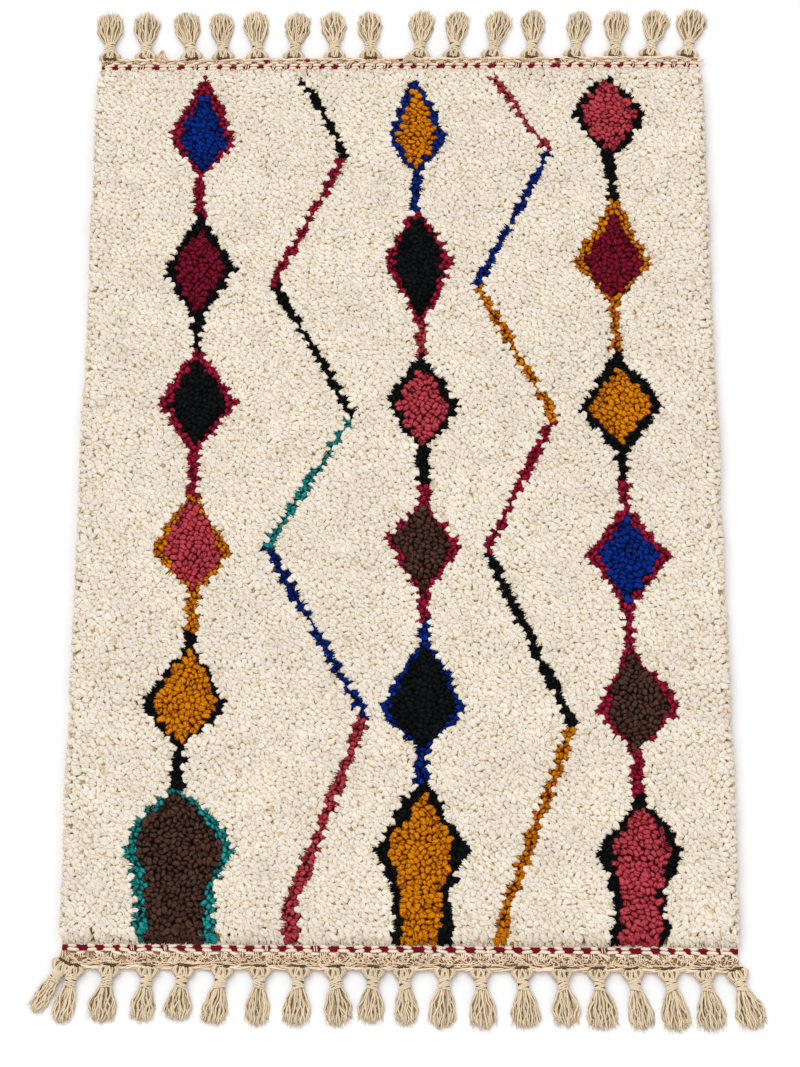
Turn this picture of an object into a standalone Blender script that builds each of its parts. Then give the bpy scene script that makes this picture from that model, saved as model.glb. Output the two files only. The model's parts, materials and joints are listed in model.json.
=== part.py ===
"""A hand-knotted wool rug lying flat: one cloth with a thick pile and flat-woven ends,
a twined edging row at the foot of the pile at each end, and a row of looped, wrapped
tassels along both ends.

Metres, +Z up. The origin is the middle of the rug's footprint on the floor, +Y runs
to the far end and +X to the right of someone standing at the near end.
"""
import math

import bmesh
import bpy

# ---- the whole rug ---------------------------------------------------------
FIELD_WIDTH = 1.000        # pile field, side to side at its foot
FIELD_LENGTH = 1.478       # pile field, end to end at its foot
FIELD_MID_Y = 0.005        # the near woven strip is the wider one, so the field sits off centre
END_FLARE = 0.0045         # the right side is longer than the middle by this share, the left shorter
PILE_HEIGHT = 0.020        # floor to the mean top of the pile
SWELL = {"rise": 0.0009, "across": 0.31, "along": 0.83}   # broad swells of the top
RIPPLE = {"rise": 0.0007, "across": 0.57, "along": 0.23}  # and lower ripples between them
NUB = {"rise": 0.0014, "across": 0.109, "along": 0.113}   # clumps of tufts
SIDE_WAVES = [             # how the long edges wander: how far, and over what length
    {"reach": 0.0020, "length": 0.62, "shift": 0.7},
    {"reach": 0.0012, "length": 0.27, "shift": 0.0},
]
WOVEN_THICKNESS = 0.0040   # flat-woven ground and ends
WOVEN_STRIP = {"near": 0.0425, "far": 0.031}  # flat-woven strip beyond the pile
STRIP_INSET = 0.003        # each end of a strip stops this far inside the pile's side
STRIP_WAVE = 0.0012        # how far the strip's outer edge wanders
STRIP_WAVE_LENGTHS = (0.19, 0.071)
GAP = 0.0003               # between neighbouring pieces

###

REQUIREMENT: Restate the whole of the material exactly.

SOLUTION:
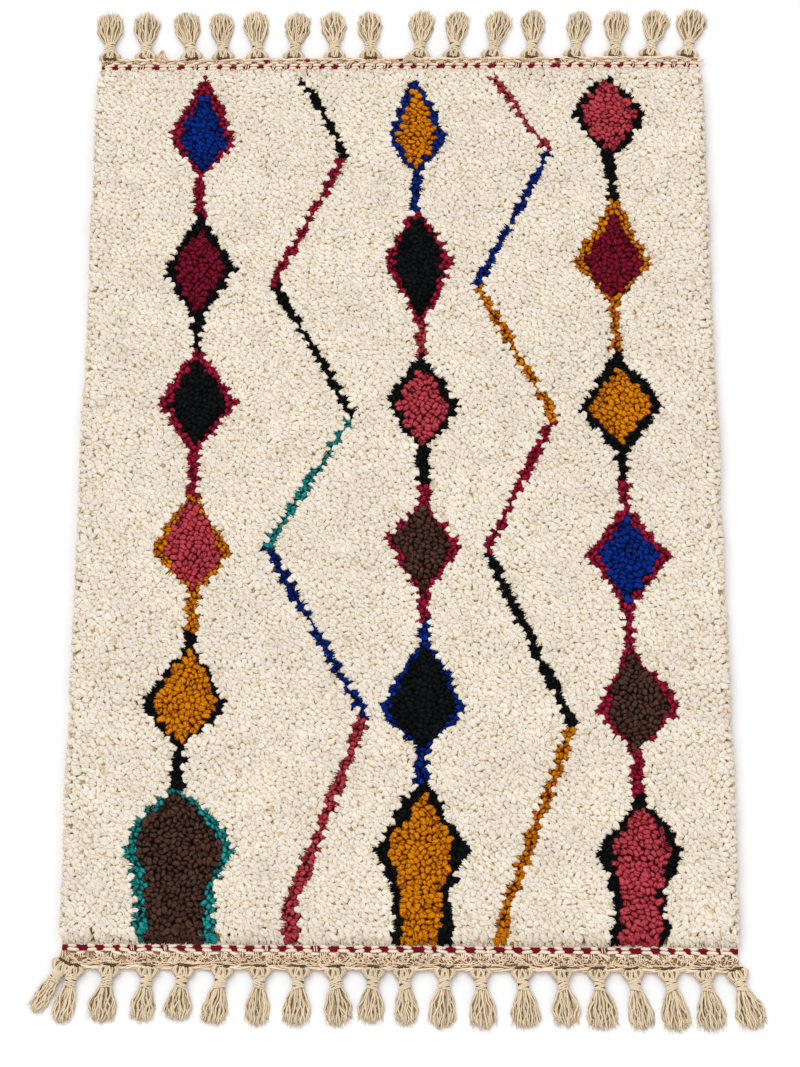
Turn this picture of an object into a standalone Blender script that builds each of its parts. Then give the bpy scene script that makes this picture from that model, saved as model.glb. Output the two files only. The model's parts, materials and joints are listed in model.json.
=== part.py ===
"""A hand-knotted wool rug lying flat: one cloth with a thick pile and flat-woven ends,
a twined edging row at the foot of the pile at each end, and a row of looped, wrapped
tassels along both ends.

Metres, +Z up. The origin is the middle of the rug's footprint on the floor, +Y runs
to the far end and +X to the right of someone standing at the near end.
"""
import math

import bmesh
import bpy

# ---- the whole rug ---------------------------------------------------------
FIELD_WIDTH = 1.000        # pile field, side to side at its foot
FIELD_LENGTH = 1.478       # pile field, end to end at its foot
FIELD_MID_Y = 0.005        # the near woven strip is the wider one, so the field sits off centre
END_FLARE = 0.0045         # the right side is longer than the middle by this share, the left shorter
PILE_HEIGHT = 0.020        # floor to the mean top of the pile
SWELL = {"rise": 0.0009, "across": 0.31, "along": 0.83}   # broad swells of the top
RIPPLE = {"rise": 0.0007, "across": 0.57, "along": 0.23}  # and lower ripples between them
NUB = {"rise": 0.0014, "across": 0.109, "along": 0.113}   # clumps of tufts
SIDE_WAVES = [             # how the long edges wander: how far, and over what length
    {"reach": 0.0020, "length": 0.62, "shift": 0.7},
    {"reach": 0.0012, "length": 0.27, "shift": 0.0},
]
WOVEN_THICKNESS = 0.0040   # flat-woven ground and ends
WOVEN_STRIP = {"near": 0.0425, "far": 0.031}  # flat-woven strip beyond the pile
STRIP_INSET = 0.003        # each end of a strip stops this far inside the pile's side
STRIP_WAVE = 0.0012        # how far the strip's outer edge wanders
STRIP_WAVE_LENGTHS = (0.19, 0.071)
GAP = 0.0003               # between neighbouring pieces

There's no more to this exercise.